Un Bestiaire contemporain n'est pas un Atlas de zoologie, mais un recueil de figures d'animaux à l'occasion duquel l'auteur et le spectateur se sont posé les questions suivantes.
  1. Selon quelles topologies, quelle mécanique et quelle hydrodynamique, des formations vivantes peuvent, au sein d'un environnement, faire croître des anatomies et des physiologies qui aient une stabilité suffisante pour constituer des espèces relativement viables, reconnaissables, reproductibles.

  2. Chaque formation d'espèce est une façon de distribuer pratiquement une portion d'un Monde-autour, d'un Umwelt (von Uexkuhl). Chez les vivants cérébrés, cette distribution s'accompagne d'une perception. Comment la Baleine et le Jaguar perçoivent-ils leur monde-autour, leur Umwelt ?

  3. Nous-mêmes, avec nos anatomies et nos cerveaux, sommes-nous capables de participer à des anatomies et cérébralités autres ? Jusqu'où communiquons-nous avec un Singe arboricole tête en bas? Le peintre allemand Bazelitz a montré des tableaux retournés, ce qui propose aux primates redressés que nous sommes, un spectacle renversé. Mais le singe arboricole, pour lequel la station tête en bas est naturelle, n'est pas renversé, et il retourne son spectateur, dont il relativise la station debout comme système de référence. Le Bestiaire ouvre ainsi sur des logiques polytopiques (Bourn, Lavendhomme), à des spectateurs prévenus par les Chemins des Ecritures que les perceptions sont partiellement à n dimensions.

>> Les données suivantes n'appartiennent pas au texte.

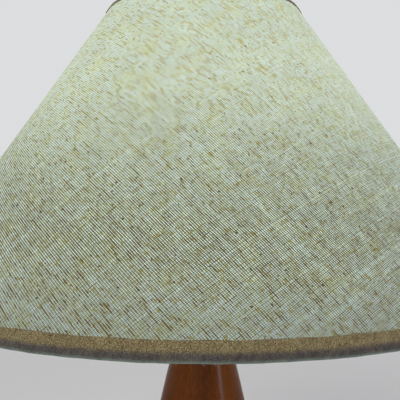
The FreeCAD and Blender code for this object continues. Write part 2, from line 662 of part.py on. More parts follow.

  4. Plus anthropogéniquement, qu'est-ce alors que les Mondes-autour (Umwelt) qui ne sont pas construits par l'angularisation, l'orthogonalisation, la transversalisation, la référentialité, l'holosomie d'Homo, lequel pour autant habite un Welt tout court, c'est-à-dire un Umwelt à la fois clos et ouvert par un horizon? Ainsi chaque pièce du Bestiaire déclare le contraste entre la conscience animale et la conscience humaine, selon la VIIIe des Duineser Elegie de Rilke :

  5. « S'il y avait une conscience du genre de la nôtre dans le sûr animal qui vient à notre rencontre / en sens opposé – il nous retournerait / selon son allée. Mais son être est pour lui / infini, non lié, et sans regard / sur soi, pur, comme son regard en dehors. / Et, où nous voyons l'avenir, là il voit Tout / et soi dans Tout et sauvé pour toujours ? »

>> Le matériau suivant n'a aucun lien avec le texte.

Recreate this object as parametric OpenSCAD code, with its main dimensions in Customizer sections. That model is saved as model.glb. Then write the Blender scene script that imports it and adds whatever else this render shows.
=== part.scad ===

  6. A ce compte, comment mieux saisir quelque chose du rapport entre deux types de conscience sinon dans les interfaces entre un « milieu intérieur » et un « milieu extérieur » ? Donc, picturalement, dans un contour, un profil, une découpe qui, pour chaque espèce animale, ferait pressentir l'ensemble de ses interfaces ? Et cela grâce à un dessin-écriture-peinture qui montrerait cosmogoniquement chaque espèce. En proposant des os (structures) qui aient l'éclat d'une peau (texture), des peaux qui aient l'organisation d'ossature, au point d'évoquer, en deçà des deux, l'influence d'ultrastructures, avec leurs contraintes topologiques configuratrices.
Etonnement et admiration devant les singularités existentielles des espèces animales, le Bestiaire de Micheline Lo, une collection d'interfaces objectives activant nos interfaces subjectives, produit une effervescence cérébrale moins générale, c'est vrai, que Les Chemins des écritures, mais peut-être plus intimement mutationnelle.